The male gaze bothers me not in the least. It exists and if any man tells you he doesn't look at women, he's a liar, given that he is heterosexual. And I assume that women have something similar going on with men. But it's almost never vocalized, even internally. The whole fashion industry is built on the idea. He just does it to the point of exhaustion.
I agree. Problem is with overall formula of repeating everything. I have no problem with supernatural predators using sex-appeal as weapon - I think it's quite legit strategy. But Dresden is just repeating everything. I mean constant reminding to us how Butters is a short guy was no less infuriating than reminding how sexy Lara is.
My point falls back on the only women who was written in the books outside that concept. Murphy. As poorly as Jim treated her over the course of the books, she deserved a better end then what she got. A talented writer should be able to pull that off and get the emotional punch that he wanted.
I agree and disagree. I would like more random death in Battle Ground - in the end only named characters that fallen were Wardens taken in mid-boss fight, Murphy taken in another sort of mid-boss fight, and Hendricks. Way to scripted for my taste for this level of unholly mess.
As much as Murphy demise go - I think her failure as knight, connection to Odin and death were planned at least since Changes. And as such it's not a bad way - it gives option for Murphy powered up and back right for Apocalypse, while she would be not able to neither follow up, nor accept she cannot follow, and I think both her and Marcone's fates shows that time for mere mortals is over. Which is dark, but for me sort of expected resolution - compared to many stories when mundane man shall stand up to gods and monsters and prevail.
The problem is that now I think main reason Jim went for Dresden/Murphy romance was to push Dresden darker in this book. It's not her death was fridging - it's her relationship with Harry was fridging in my vision - put there just before her planned further death. Which is why Rudolph was used rather than any supernatural monster. Murphy was meant to die, but her death was staged too much. I do not think it's that bad overall - I'm always for random before poetic, but it sours her and Harry relationship.

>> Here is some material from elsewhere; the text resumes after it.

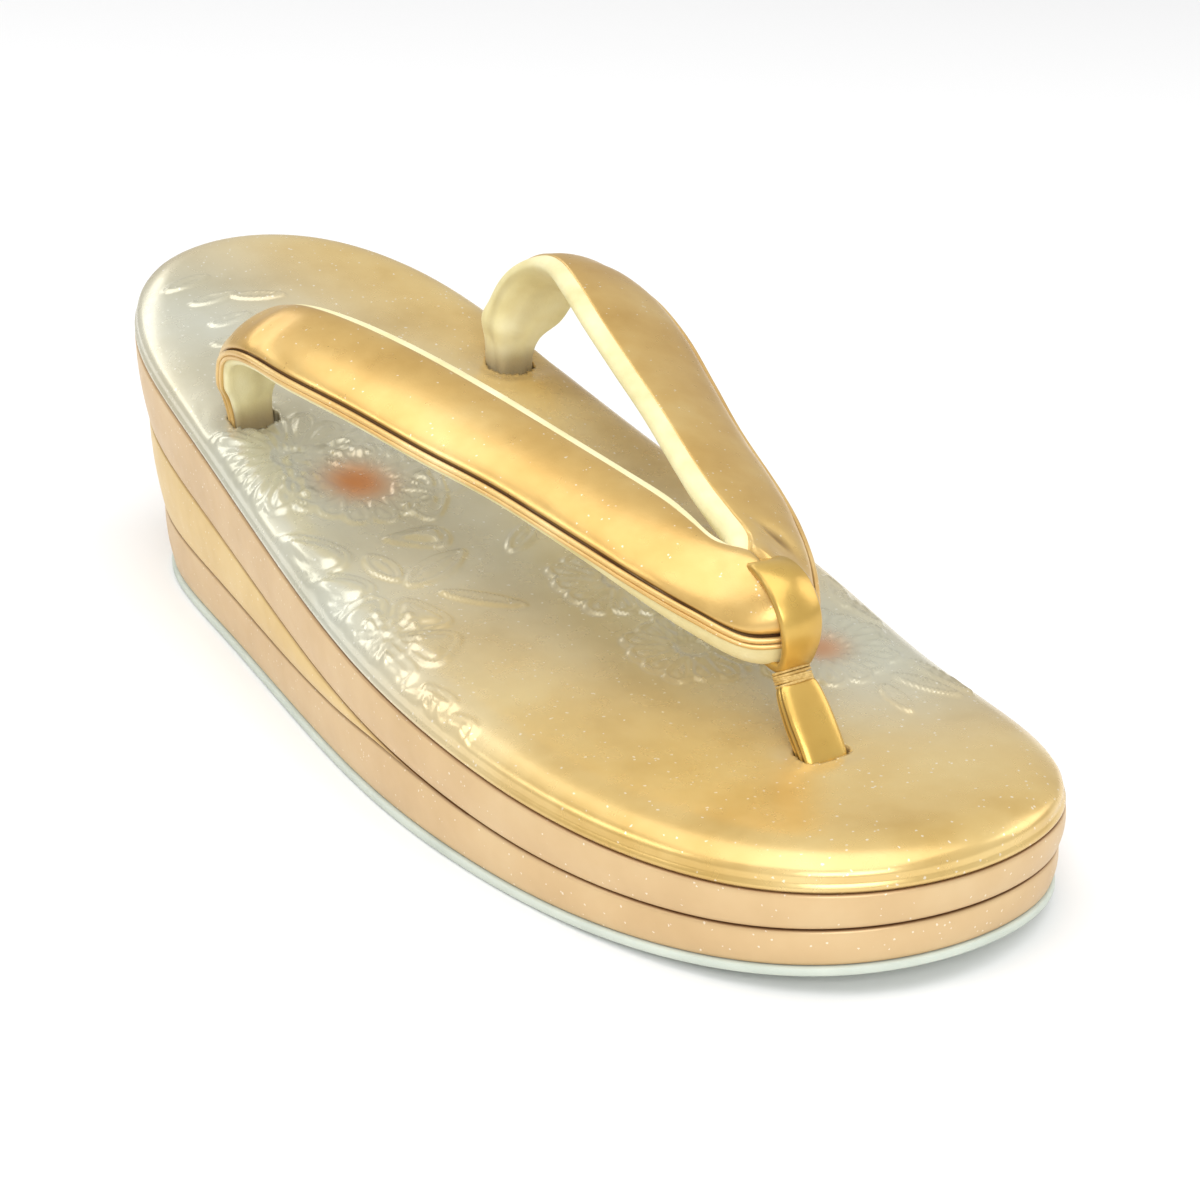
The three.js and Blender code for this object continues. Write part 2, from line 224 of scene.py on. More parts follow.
def from_table(table, column, share):
    """Smooth values between the rows of a table whose first column is the share."""
    share = np.clip(share, table[0, 0], table[-1, 0])
    row = np.clip(np.searchsorted(table[:, 0], share, side="right") - 1, 0, len(table) - 2)
    before = np.maximum(np.arange(len(table)) - 1, 0)
    after = np.minimum(np.arange(len(table)) + 1, len(table) - 1)
    slope = (table[after, column] - table[before, column]) / (table[after, 0] - table[before, 0])
    run = table[row + 1, 0] - table[row, 0]
    t = (share - table[row, 0]) / run
    start = (1 + 2 * t) * (1 - t) ** 2 * table[row, column] + t * (1 - t) ** 2 * run * slope[row]
    end = t * t * (3 - 2 * t) * table[row + 1, column] + t * t * (t - 1) * run * slope[row + 1]
    return start + end


def spring(y):
    past = np.maximum(from_heel(y) - SPRING_START, 0) / (1 - SPRING_START)
    return TOE_SPRING * past ** 2


def height(column, y):
    return from_table(LAYER_HEIGHTS, column, from_heel(y)) + spring(y)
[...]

As I said there should be extra book between SG and PT to let their relationship breathe, to let her deal and accept his new condition (and then of course run in battle anyway because BG is just too big to stay at home), and be something more than advancing things forward for bigger gut punch.
But with this "deserved better end" I honestly disagree. Death... death should not be cool. Even death of cooler characters.
And TBH it seems for most part deaths in Dresden Files rarely are COOL. Neither for villains nor for heroes.
Now I think Hendricks probably was only one so far who get classic like movie death.
I'd also notice that there is character that IMHO was fridged way worse than Murphy and with whom Butcher clearly has even more problem to do anything interesting - it's Thomas. Even his thread and whole Nemesis Xanatos Gambit in Peace Talks sounds more like afterthought, and literally nothing interesting happened with him since Turn Coat. And now he's in literal fridge. (And I won't talk he deserves better - but seriously Jim if you don't have idea what to do with Thomas maybe just kill him or smth).
I agree, she did deserve better. But perhaps that was the point? Jim wrote that completely avoidable ending for her to piss us off.
I honestly think main reason was for another fake Dresden Going Dark tease.
I believe that's why he hooked them together right before Peace Talks after all this back and forth dance.
If it was some monster or even very dangerous mortal like Listen - the Dresden could have honest revenge without much of remorse afterwards. If it was random mortal with trigger finger who shot too fast (my preferable option - Murphy killed by honest to Earth people she meant to defend, just by accident and battle panic) he probably would stop himself. Rudolph was perfect as minor petty villain, as Draco-Joffrey of this series, to just make Harry really really ANGRY.
(My second favourite alternative solution - would be Murphy killed by debris, which would leave Dresden without any place to steam off).
But I think Jim predicted people would be angry - hence Harry and Sigurn talk in last chapter.
Where (my qualms about overall moral standards of Odin, Einherjar and Valhalla asie) Sigurn was of course quite right and it was sort of challenging many viewers perspective on unworthy death.